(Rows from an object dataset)

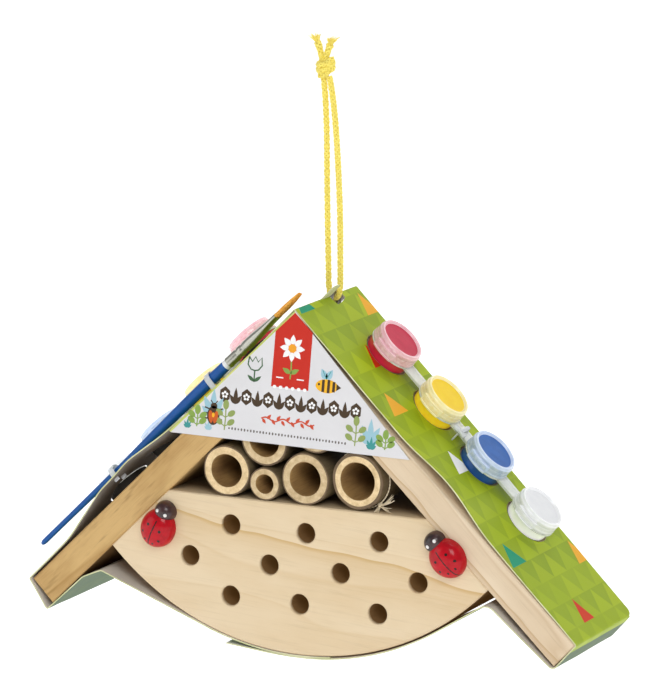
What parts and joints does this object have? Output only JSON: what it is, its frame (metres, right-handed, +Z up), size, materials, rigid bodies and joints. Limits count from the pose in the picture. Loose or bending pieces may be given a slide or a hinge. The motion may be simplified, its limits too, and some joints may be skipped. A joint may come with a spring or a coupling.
{
  "type": "insect hotel",
  "caption": "Small wooden insect hotel with a pitched roof, bamboo and drilled nest holes, hung on a cord in a card sleeve that carries paint pots and a brush",
  "frame": {"origin": "the point where a hook or nail holds the cord's loop, just under the knot", "axes": "+X to the viewer's right along the gable, +Y away from the viewer towards the back, +Z up"},
  "size_m": [0.2469, 0.0606, 0.2476],
  "materials": {
    "pine": "fine sawn, bare",
    "steel": "bright zinc",
    "bamboo": "natural skin, cut ends",
    "jute": "frayed",
    "red_paint": "glossy enamel with black dots",
    "printed_card": "printed outside, white inside",
    "clear_plastic": "translucent",
    "red_gouache": "wet paint under a lid",
    "yellow_gouache": "wet paint under a lid",
    "blue_gouache": "wet paint under a lid",
    "white_gouache": "wet paint under a lid",
    "tie_plastic": "clear nylon",
    "blue_plastic": "glossy",
    "ferrule": "bright",
    "bristle": "golden nylon hair",
    "yellow_cord": "braided"
  },
  "bodies": {
    "hanger": {"hanging_cord": "yellow_cord", "cord_knot": "yellow_cord"},
    "house": {"base_block": "pine", "roof_board_left": "pine", "roof_board_right": "pine", "roof_brads": "steel", "screw_eye": "steel", "bamboo_tube_1": "bamboo", "bamboo_tube_2": "bamboo", "bamboo_tube_3": "bamboo", "bamboo_tube_4": "bamboo", "bamboo_tube_5": "bamboo", "bamboo_tube_6": "bamboo", "bamboo_tube_7": "bamboo", "bamboo_twine": "jute", "ladybird_left": "red_paint", "ladybird_right": "red_paint", "card_sleeve": "printed_card", "pot_strip_left": "clear_plastic", "paint_left_1": "red_gouache", "paint_left_2": "yellow_gouache", "paint_left_3": "blue_gouache", "paint_left_4": "white_gouache", "strip_tie_left": "tie_plastic", "pot_strip_right": "clear_plastic", "paint_right_1": "red_gouache", "paint_right_2": "yellow_gouache", "paint_right_3": "blue_gouache", "paint_right_4": "white_gouache", "strip_tie_right": "tie_plastic", "brush_tie_upper": "tie_plastic", "brush_tie_lower": "tie_plastic"},
    "brush": {"brush_handle": "blue_plastic", "brush_ferrule": "ferrule", "brush_bristles": "bristle"},
    "lid_left_1": {"pot_lid_left_1": "clear_plastic"},
    "lid_left_2": {"pot_lid_left_2": "clear_plastic"},
    "lid_left_3": {"pot_lid_left_3": "clear_plastic"},
    "lid_left_4": {"pot_lid_left_4": "clear_plastic"},
    "lid_right_1": {"pot_lid_right_1": "clear_plastic"},
    "lid_right_2": {"pot_lid_right_2": "clear_plastic"},
    "lid_right_3": {"pot_lid_right_3": "clear_plastic"},
    "lid_right_4": {"pot_lid_right_4": "clear_plastic"}
  },
  "joints": [
    {"name": "house_swing", "type": "hinge", "parent": "hanger", "child": "house", "pos_m": [0, 0, -0.0845], "axis": [0, 1, 0], "range_deg": [-20, 20]},
    {"name": "pot_lid_left_1_hinge", "type": "hinge", "parent": "house", "child": "lid_left_1", "pos_m": [-0.03084, 0.0018, -0.10659], "axis": [-0.7062, 0, -0.708], "range_deg": [0, 120]},
    {"name": "pot_lid_left_2_hinge", "type": "hinge", "parent": "house", "child": "lid_left_2", "pos_m": [-0.05153, 0.0018, -0.12734], "axis": [-0.7062, 0, -0.708], "range_deg": [0, 120]},
    {"name": "pot_lid_left_3_hinge", "type": "hinge", "parent": "house", "child": "lid_left_3", "pos_m": [-0.07222, 0.0018, -0.14808], "axis": [-0.7062, 0, -0.708], "range_deg": [0, 120]},
    {"name": "pot_lid_left_4_hinge", "type": "hinge", "parent": "house", "child": "lid_left_4", "pos_m": [-0.09292, 0.0018, -0.16882], "axis": [-0.7062, 0, -0.708], "range_deg": [0, 120]},
    {"name": "pot_lid_right_1_hinge", "type": "hinge", "parent": "house", "child": "lid_right_1", "pos_m": [0.02632, 0.0116, -0.10517], "axis": [-0.7062, 0, 0.708], "range_deg": [0, 120]},
    {"name": "pot_lid_right_2_hinge", "type": "hinge", "parent": "house", "child": "lid_right_2", "pos_m": [0.04701, 0.0116, -0.12592], "axis": [-0.7062, 0, 0.708], "range_deg": [0, 120]},
    {"name": "pot_lid_right_3_hinge", "type": "hinge", "parent": "house", "child": "lid_right_3", "pos_m": [0.0677, 0.0116, -0.14666], "axis": [-0.7062, 0, 0.708], "range_deg": [0, 120]},
    {"name": "pot_lid_right_4_hinge", "type": "hinge", "parent": "house", "child": "lid_right_4", "pos_m": [0.08839, 0.0116, -0.1674], "axis": [-0.7062, 0, 0.708], "range_deg": [0, 120]},
    {"name": "brush_slide", "type": "slide", "parent": "house", "child": "brush", "axis": [0.7227, 0, 0.6911], "range_m": [0, 0.05]}
  ]
}
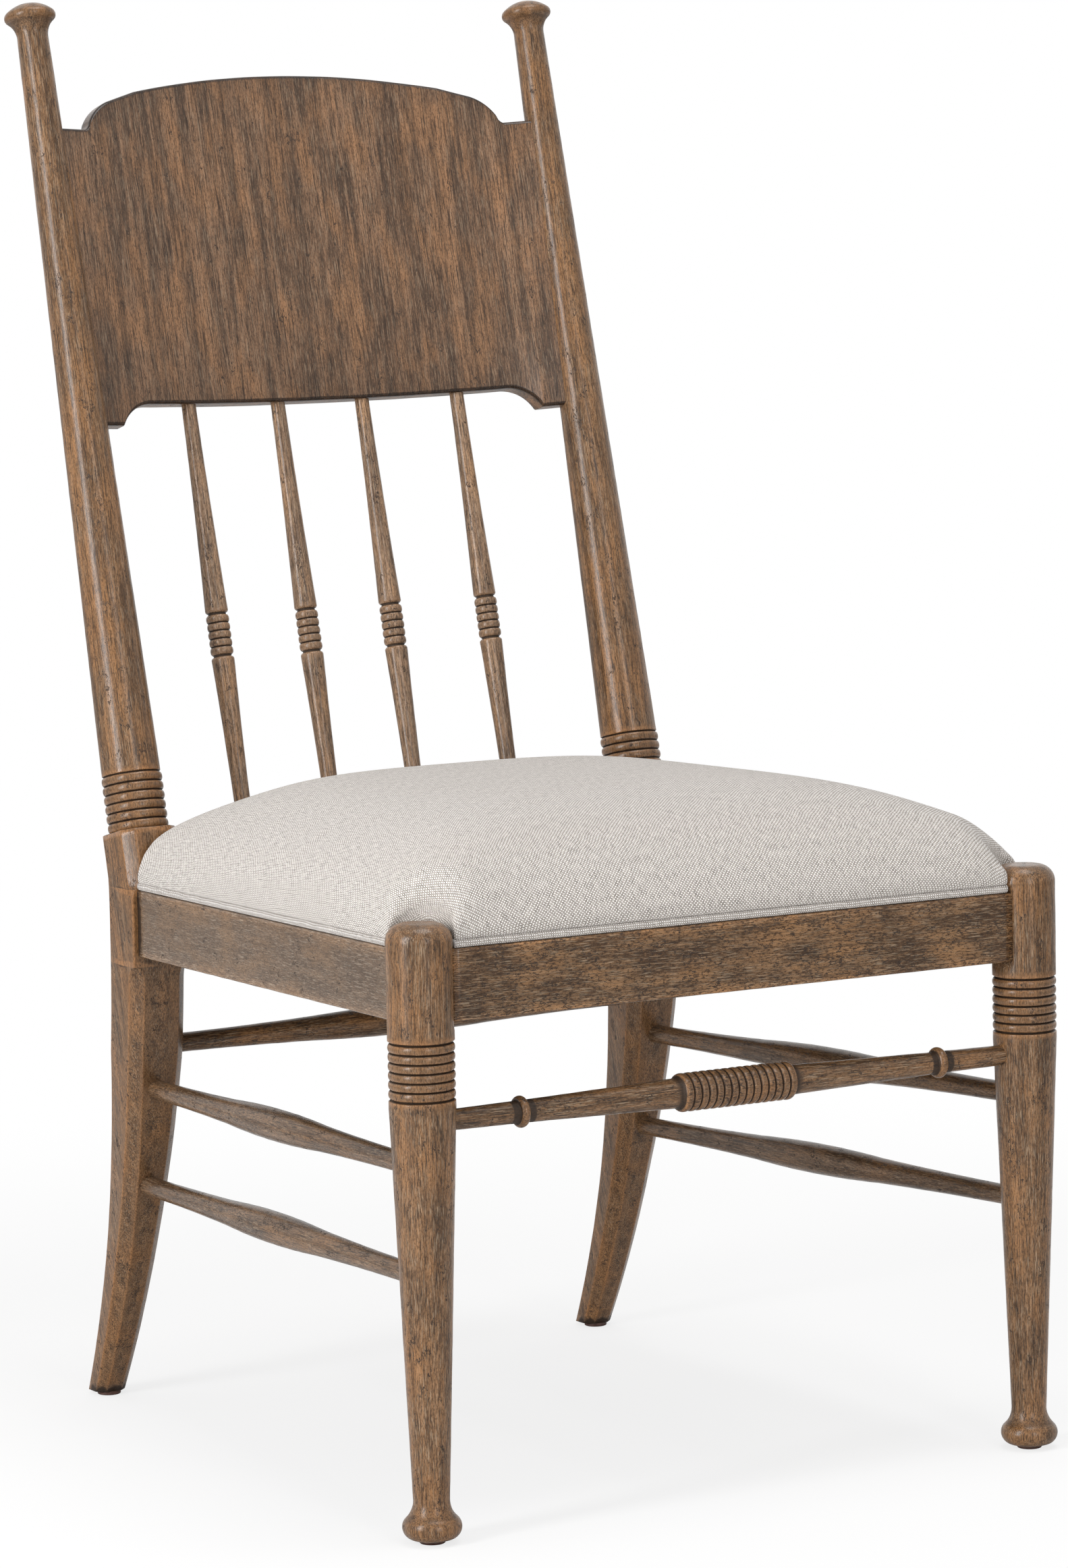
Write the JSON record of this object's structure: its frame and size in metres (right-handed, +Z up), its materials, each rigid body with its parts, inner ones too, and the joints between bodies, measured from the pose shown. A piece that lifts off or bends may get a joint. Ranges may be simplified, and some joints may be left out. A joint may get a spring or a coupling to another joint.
{
  "type": "side chair",
  "caption": "Turned wooden side chair: bowed solid back over beaded spindles, ring-turned legs and stretchers, and an upholstered seat with welted edges.",
  "frame": {"origin": "on the floor, under the middle of the chair's overall width and depth", "axes": "+X to the chair's right as seen from the front, -Y to the front, +Z up"},
  "size_m": [0.5448, 0.6794, 1.0657],
  "materials": {
    "wood": "satin lacquer over a mid-brown stain with a grey glaze and distress marks",
    "wood_turned": "satin lacquer over a mid-brown stain, darker in the grooves",
    "wood_inner": "unfinished softwood",
    "plywood": "unfinished plywood",
    "foam": "polyurethane foam",
    "linen": "light grey-beige basket-weave linen",
    "dust_cloth": "black non-woven cloth",
    "glide": "dark reddish-brown nylon",
    "screw": "zinc plated"
  },
  "bodies": {
    "root": {"back_panel": "wood", "back_spindle_1": "wood_turned", "back_spindle_2": "wood_turned", "back_spindle_3": "wood_turned", "back_spindle_4": "wood_turned", "corner_block_front_left": "wood_inner", "corner_block_front_right": "wood_inner", "corner_block_rear_left": "wood_inner", "corner_block_rear_right": "wood_inner", "corner_block_screws": "screw", "dust_cover": "dust_cloth", "front_leg_left": "wood_turned", "front_leg_right": "wood_turned", "front_seat_rail": "wood", "front_stretcher": "wood_turned", "glide_front_left": "glide", "glide_front_right": "glide", "glide_rear_left": "glide", "glide_rear_right": "glide", "lower_side_stretcher_left": "wood_turned", "lower_side_stretcher_right": "wood_turned", "rear_post_left": "wood", "rear_post_right": "wood", "rear_seat_rail": "wood", "rear_stretcher": "wood_turned", "seat_board": "plywood", "seat_cover": "linen", "seat_foam": "foam", "seat_screws": "screw", "seat_welt_front": "linen", "seat_welt_left": "linen", "seat_welt_right": "linen", "side_seat_rail_left": "wood", "side_seat_rail_right": "wood", "upper_side_stretcher_left": "wood_turned", "upper_side_stretcher_right": "wood_turned"}
  },
  "joints": []
}
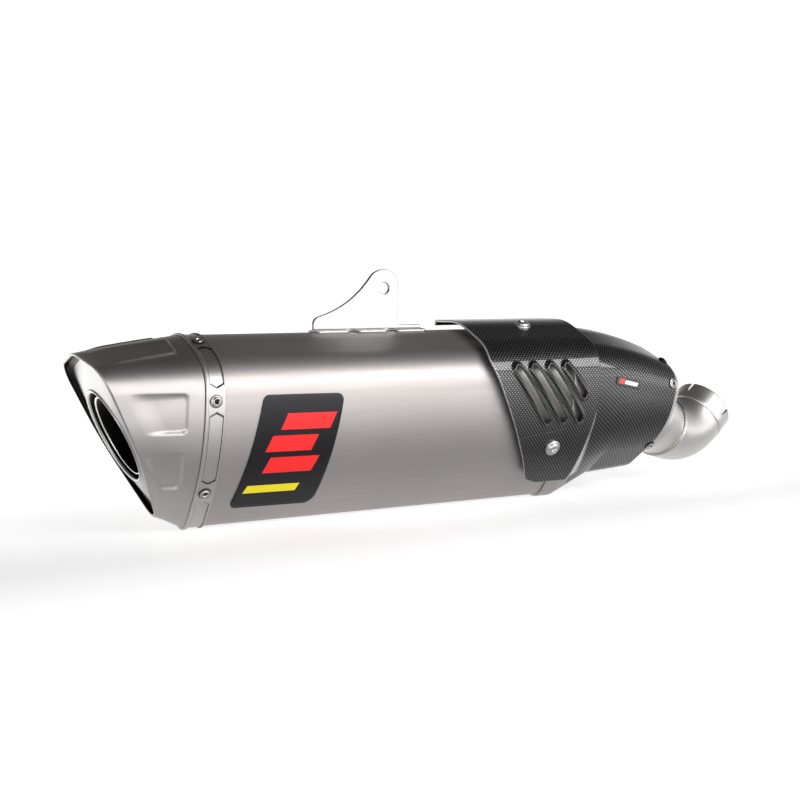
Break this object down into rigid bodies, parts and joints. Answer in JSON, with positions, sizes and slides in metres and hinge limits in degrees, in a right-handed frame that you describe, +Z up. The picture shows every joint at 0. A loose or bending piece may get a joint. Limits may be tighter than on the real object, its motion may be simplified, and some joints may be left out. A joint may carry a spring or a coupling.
{
  "type": "motorcycle slip-on muffler",
  "caption": "Slip-on motorcycle muffler with a six-sided metal sleeve, slashed outlet cap, carbon inlet cap and heat shield, hanger bracket, bent inlet and a pull-out noise insert.",
  "frame": {"origin": "centre of the hanger bracket's bolt hole", "axes": "+X along the muffler from the outlet to the inlet, +Z up when hung, -Y the outer side that carries the shield and the emblem; +Y along the hanger hole"},
  "size_m": [0.5767, 0.1145, 0.1798],
  "materials": {
    "titanium": "brushed titanium sheet, warm grey",
    "titanium_cap": "satin blasted titanium",
    "bright_steel": "polished stainless steel",
    "carbon": "twill carbon fibre under gloss lacquer",
    "tube_dark": "heat-darkened steel tube",
    "emblem": "gloss black plate with a plain geometric device",
    "rubber": "heat-resistant rubber spacer",
    "wool": "stainless steel wool",
    "packing": "glass-fibre packing"
  },
  "bodies": {
    "muffler": {"outlet_cap": "titanium_cap", "outlet_bezel": "bright_steel", "outlet_tube": "tube_dark", "insert_boss": "bright_steel", "insert_screw": "tube_dark", "outlet_bulkhead": "bright_steel", "outlet_band": "titanium_cap", "outlet_band_rivets": "bright_steel", "sleeve": "titanium", "perforated_core": "tube_dark", "steel_wool_wrap": "wool", "glass_packing": "packing", "inlet_bulkhead": "bright_steel", "inlet_duct": "tube_dark", "inlet_can": "bright_steel", "inlet_cap": "carbon", "inlet_cap_rivets": "bright_steel", "inlet_end_plate": "bright_steel", "inlet_neck": "bright_steel", "inlet_bend": "bright_steel", "bend_weld": "bright_steel", "inlet_socket": "bright_steel", "heat_shield": "carbon", "shield_screws": "bright_steel", "shield_spacers": "rubber", "shield_nuts": "bright_steel", "hanger_saddle": "bright_steel", "hanger_bracket": "bright_steel", "emblem_plate": "emblem", "cap_badge": "emblem"},
    "noise_insert": {"insert_collar": "tube_dark", "insert_funnel": "tube_dark", "insert_neck": "tube_dark"}
  },
  "joints": [
    {"name": "insert_slide", "type": "slide", "parent": "muffler", "child": "noise_insert", "axis": [-1, 0, 0], "range_m": [0, 0.14]}
  ]
}
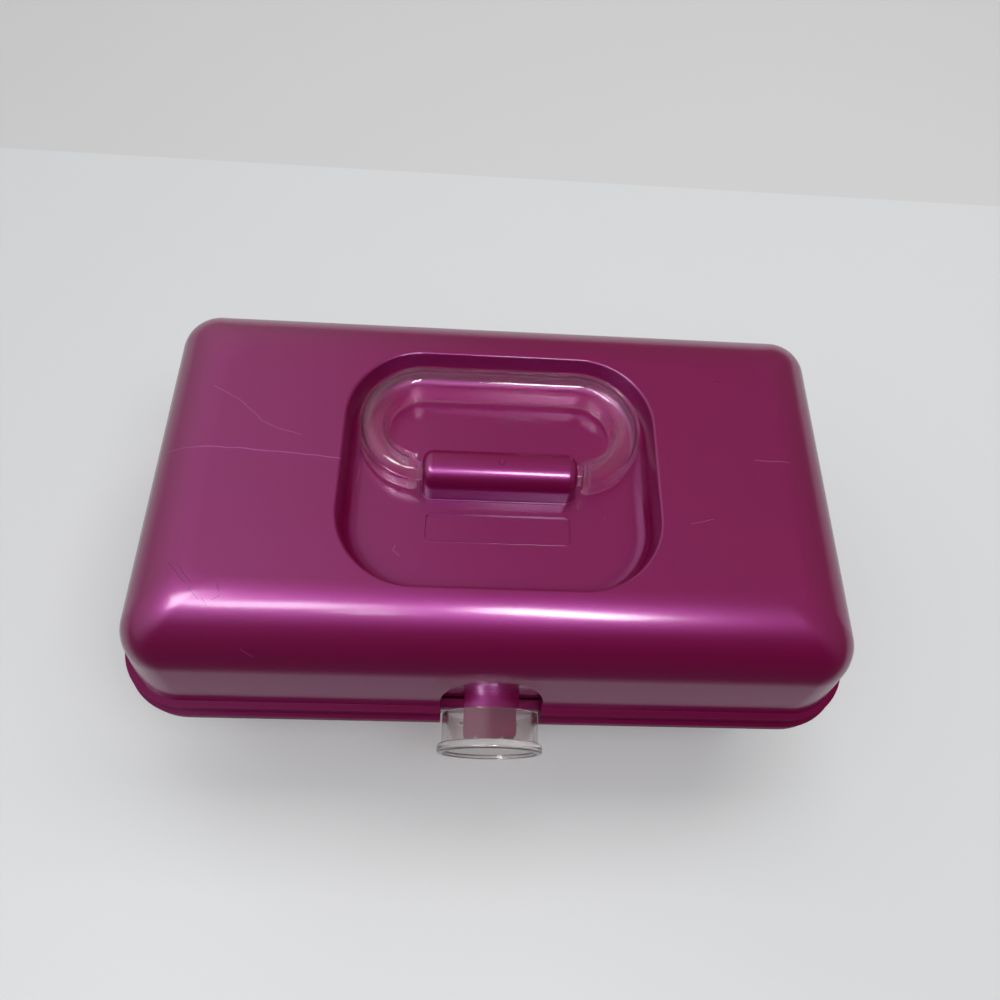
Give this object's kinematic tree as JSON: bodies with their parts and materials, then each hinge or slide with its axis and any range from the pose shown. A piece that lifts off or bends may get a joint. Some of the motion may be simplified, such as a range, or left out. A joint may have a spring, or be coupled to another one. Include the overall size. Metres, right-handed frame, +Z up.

■ **The task**:
Determine the number of lines in these entries that contain the word "pose", and write only that number.

■ **Correct result**:
3